La versione del Cairo. L’Egitto continua a smentire l’ipotesi di un attentato. Nel giorno della riunione a Londra tra Cameron e Al Sisi, il ministero degli esteri egiziano ha criticato il Regno Unito per non aver comunicato al Cairo la decisione di interrompere i voli con il Sinai: un portavoce ha sostenuto che si è trattato di una scelta presa a livello unilaterale, nonostante negli ultimi giorni fossero in corso contatti ad alto livello tra i due paesi e l’Egitto avesse rafforzato le misure di sicurezza all’aeroporto internazionale di Sharm, anche in risposta alle preoccupazioni britanniche.

Il portavoce ha riferito che il ministro egiziano Sameh Shukri ha discusso della questione con il segretario di stato statunitense John Kerry, il quale avrebbe “affermato che le notizie diffuse dai media su affermazioni statunitensi che riguardano i motivi del disastro aereo non rappresentano la posizione dell’amministrazione statunitense, che non ha mai diffuso dichiarazioni ufficiali al riguardo”.
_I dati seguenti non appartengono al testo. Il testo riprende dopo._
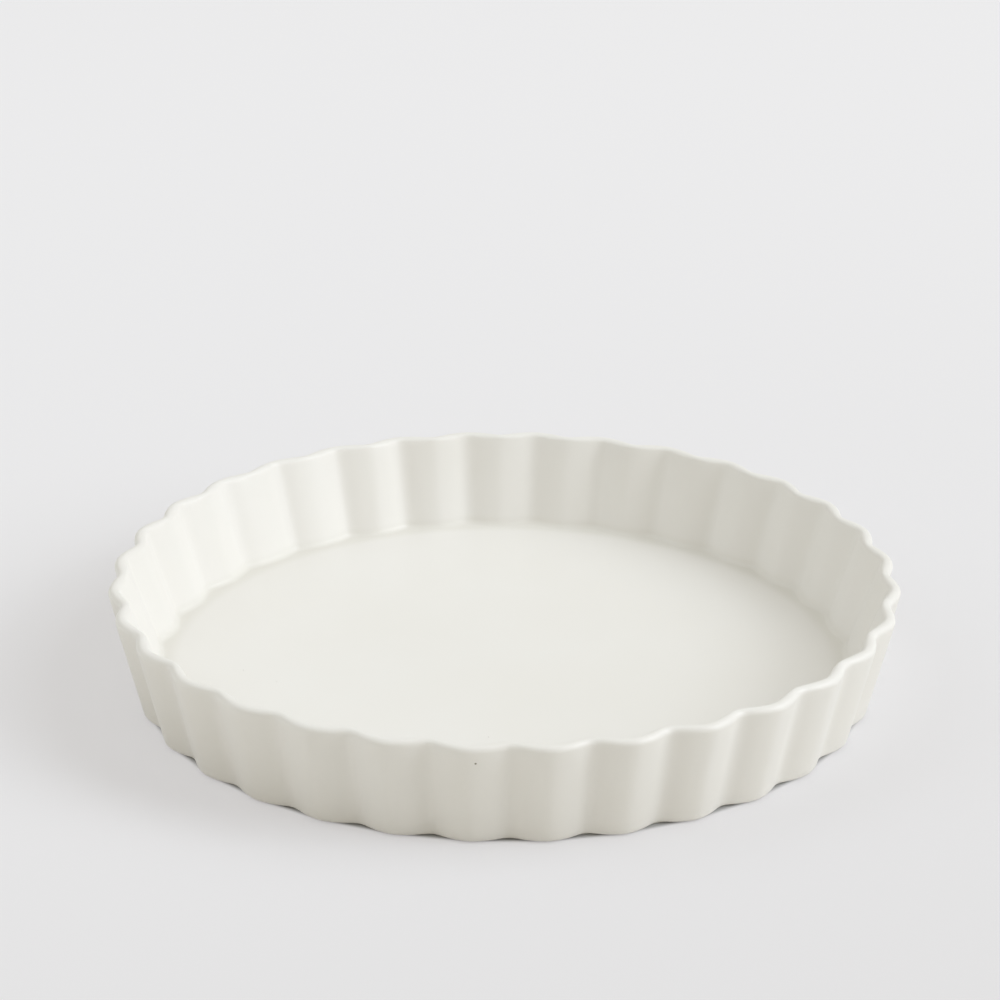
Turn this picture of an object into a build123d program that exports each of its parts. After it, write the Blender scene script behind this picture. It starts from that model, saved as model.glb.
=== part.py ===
from build123d import *

import os
from math import atan, atan2, cos, degrees, hypot, radians, sin, sqrt

# Fluted quiche dish: one fired ceramic piece with a fluted wall, a round lip, a flat floor
# and a low foot ring.
# Lengths are in millimetres. The origin is the centre of the surface that the dish stands
# on, +Z points up, and a crest of the wall stands on each of +X, +Y, -X and -Y.
# A fluted outline is sized by the radius that its crests reach.

os.makedirs("parts", exist_ok=True)

# The dish as a whole
dish_height = 41.5
flute_count = 32
flute_depth = 2.8

# Outside of the wall, before its edges are rounded
rim_diameter = 300.8
heel_diameter = 280.6
heel_rounding = 1.4
heel_band_count = 2

# Lip, and the wall's root where it meets the floor: thicknesses are measured level
lip_thickness = 4.5
root_thickness = 7.9
lip_rounding = 2.0
lip_band_count = 3

# Well: the inside of the dish
well_rounding = 8.0
well_band_count = 4
floor_thickness = 4.6

# Foot ring, and the recess inside it
foot_height = 0.8
foot_width = 5.0
foot_set_back = 2.6
foot_chamfer = 0.3
recess_depth = 1.4
recess_chamfer = 0.5

# Directions in a section, in degrees above the horizontal
downwards = -90
upwards = 90

# Places worked out from the sizes
floor_level = recess_depth + floor_thickness
foot_outer_radius = heel_diameter / 2 - flute_depth - foot_set_back
foot_inner_radius = foot_outer_radius - foot_width


def polar_point(radius, angle):
    """Returns the point at a radius and an angle in degrees."""
    return (radius * cos(radians(angle)), radius * sin(radians(angle)))


def draw_flutes(crest_radius):
    """Draws a closed outline of tangent crest and valley arcs, with a crest on +X."""
    pitch = 360 / flute_count
    half_pitch = pitch / 2
    valley_radius = crest_radius - flute_depth

    # Crest arcs and valley arcs share one radius. A crest's centre lies that radius inside
    # the crest and a valley's centre lies it outside the valley, so the arcs meet tangent
    # when the two centres are twice the radius apart. This solves for that radius.
    spread = 1 - cos(radians(half_pitch))
    tip_gap_squared = flute_depth**2 + 2 * crest_radius * valley_radius * spread
    slope = (2 - spread) * flute_depth
    arc_radius = (sqrt(slope**2 + 2 * spread * tip_gap_squared) - slope) / (2 * spread)

    # They meet halfway between the two centres.
    crest_centre_x = crest_radius - arc_radius
    valley_centre_x, valley_centre_y = polar_point(valley_radius + arc_radius, half_pitch)
    meeting_x = (crest_centre_x + valley_centre_x) / 2
    meeting_y = valley_centre_y / 2
    meeting_radius = hypot(meeting_x, meeting_y)
    meeting_angle = degrees(atan2(meeting_y, meeting_x))

    for flute in range(flute_count):
        crest_angle = flute * pitch
        before_crest = polar_point(meeting_radius, crest_angle - meeting_angle)
        crest = polar_point(crest_radius, crest_angle)
        after_crest = polar_point(meeting_radius, crest_angle + meeting_angle)
        valley = polar_point(valley_radius, crest_angle + half_pitch)
        after_valley = polar_point(meeting_radius, crest_angle + pitch - meeting_angle)
        ThreePointArc(before_crest, crest, after_crest)
        ThreePointArc(after_crest, valley, after_valley)


class WallSlope:
    """One side of the wall in section: a straight line that leans outwards going up."""

    def __init__(self, low_radius, low_height, high_radius, high_height):
        self.low_radius = low_radius
        self.low_height = low_height
        self.rate = (high_radius - low_radius) / (high_height - low_height)
        self.lean = degrees(atan(self.rate))

    def radius_at(self, height):
        """Returns the crest radius of the slope at a height."""
        return self.low_radius + (height - self.low_height) * self.rate

    def reach(self, rounding):
        """Returns how far, measured level, a rounding's centre stands from the slope."""
        return rounding / cos(radians(self.lean))


def rounded_edge(centre_radius, centre_height, rounding, first_normal, last_normal, count):
    """Returns the (crest radius, height) pairs of a rounded edge, from below upwards.

    The edge is an arc about the centre. It starts where its normal, pointing away from
    the centre, has the first direction, ends where it has the last, and is cut into
    a count of bands of equal turn.
    """
    turn = (last_normal - first_normal) / count
    section = []
    for band in range(count + 1):
        across, up = polar_point(rounding, first_normal + band * turn)
        section.append((centre_radius + across, centre_height + up))
    return section


outer_slope = WallSlope(heel_diameter / 2, foot_height, rim_diameter / 2, dish_height)
inner_slope = WallSlope(
    outer_slope.radius_at(floor_level) - root_thickness,
    floor_level,
    outer_slope.radius_at(dish_height) - lip_thickness,
    dish_height,
)
heel_centre_height = foot_height + heel_rounding
well_centre_height = floor_level + well_rounding
lip_centre_height = dish_height - lip_rounding

# Outside of the dish: rounded under at the heel, rounded over at the lip
outer_section = rounded_edge(
    outer_slope.radius_at(heel_centre_height) - outer_slope.reach(heel_rounding),
    heel_centre_height,
    heel_rounding,
    downwards,
    -outer_slope.lean,
    heel_band_count,
) + rounded_edge(
    outer_slope.radius_at(lip_centre_height) - outer_slope.reach(lip_rounding),
    lip_centre_height,
    lip_rounding,
    -outer_slope.lean,
    upwards,
    lip_band_count,
)

# Well: the floor runs into the wall through a wide rounding, and the lip is rounded over
# towards the inside as it is towards the outside
well_section = rounded_edge(
    inner_slope.radius_at(well_centre_height) - inner_slope.reach(well_rounding),
    well_centre_height,
    well_rounding,
    downwards,
    -inner_slope.lean,
    well_band_count,
) + rounded_edge(
    inner_slope.radius_at(lip_centre_height) + inner_slope.reach(lip_rounding),
    lip_centre_height,
    lip_rounding,
    2 * upwards - inner_slope.lean,
    upwards,
    lip_band_count,
)

with BuildPart() as dish:
    # Body: the flutes run the full height of the wall, which leans outwards.
    for crest_radius, height in outer_section:
        with BuildSketch(Plane.XY.offset(height)):
            with BuildLine():
                draw_flutes(crest_radius)
            make_face()
    loft(ruled=True)

    # Well: the same flutes seen from inside, from the lip down to the floor.
    for crest_radius, height in well_section:
        with BuildSketch(Plane.XY.offset(height)):
            with BuildLine():
                draw_flutes(crest_radius)
            make_face()
    loft(ruled=True, mode=Mode.SUBTRACT)

    # Foot ring: the only part that touches the table, set back under the heel.
    with BuildSketch(Plane.XY):
        Circle(foot_outer_radius)
        Circle(foot_inner_radius, mode=Mode.SUBTRACT)
    extrude(amount=foot_height)
    chamfer(dish.edges().group_by(Axis.Z)[0], foot_chamfer)

    # Recess: the underside is lifted off the table inside the foot ring.
    with BuildSketch(Plane.XY.offset(foot_height)):
        Circle(foot_inner_radius)
    extrude(amount=recess_depth - foot_height, mode=Mode.SUBTRACT)
    recess_ceiling = dish.faces(Select.LAST).sort_by(Axis.Z)[-1]
    chamfer(recess_ceiling.edges(), recess_chamfer)

dish.part.label = "dish"
export_step(dish.part, "parts/dish.step")
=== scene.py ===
"""Fluted quiche dish in white glazed stoneware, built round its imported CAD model.

Sizes are in millimetres in the dataclass fields and become metres where Blender needs them.
The origin is the centre of the surface that the dish stands on, and +Z points up.
"""

import logging
import math
from collections.abc import Callable, Container
from dataclasses import dataclass, field
from enum import Enum

import bmesh
import bpy
from mathutils import Euler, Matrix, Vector


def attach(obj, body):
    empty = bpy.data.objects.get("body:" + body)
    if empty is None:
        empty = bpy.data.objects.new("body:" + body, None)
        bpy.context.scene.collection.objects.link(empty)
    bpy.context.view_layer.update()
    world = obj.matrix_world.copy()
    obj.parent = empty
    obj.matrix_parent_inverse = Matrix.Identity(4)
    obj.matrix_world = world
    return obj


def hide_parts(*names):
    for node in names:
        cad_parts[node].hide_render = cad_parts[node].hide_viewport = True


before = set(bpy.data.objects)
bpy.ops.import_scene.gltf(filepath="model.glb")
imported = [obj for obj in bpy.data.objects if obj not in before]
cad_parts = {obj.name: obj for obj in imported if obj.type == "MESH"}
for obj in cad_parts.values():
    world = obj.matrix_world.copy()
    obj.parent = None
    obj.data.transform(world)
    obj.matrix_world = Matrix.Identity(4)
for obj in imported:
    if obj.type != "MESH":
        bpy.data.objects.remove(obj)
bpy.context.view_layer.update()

MM = 0.001

log = logging.getLogger("quiche_dish")


# Small helpers


def linear(colour: str) -> tuple[float, float, float, float]:
    """Turns an sRGB hex colour into the linear colour that Blender's sockets take.

    Args:
        colour: The colour as "#rrggbb".

    Returns:
        Red, green, blue and an alpha of 1.
    """
    shares = [int(colour[place : place + 2], 16) / 255 for place in (1, 3, 5)]
    red, green, blue = (
        share / 12.92 if share <= 0.04045 else ((share + 0.055) / 1.055) ** 2.4
        for share in shares
    )
    return (red, green, blue, 1.0)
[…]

L’intelligence statunitense. Secondo fonti anonime dei servizi segreti di Washington, citate dai media statunitensi, diversi indizi confermerebbero l’ipotesi che l’aereo sia stato fatto esplodere dal gruppo Stato islamico o da qualche affiliato. Secondo queste fonti – che comunque hanno sottolineato che le indagini sono in corso e per il momento le autorità statunitensi non hanno ricevuto le prove dagli inquirenti – è probabile che qualcuno all’aeroporto di Sharm el Sheikh abbia aiutato a piazzare l’ordigno, probabilmente dentro una valigia, sull’aereo russo esploso poco dopo il decollo, a un’altezza di circa 10mila metri.

Le rivendicazioni. Un gruppo affiliato allo Stato islamico nel Sinai ha rivendicato la responsabilità della strage, accusando il presidente russo Vladimir Putin per gli attacchi aerei contro i ribelli in Siria.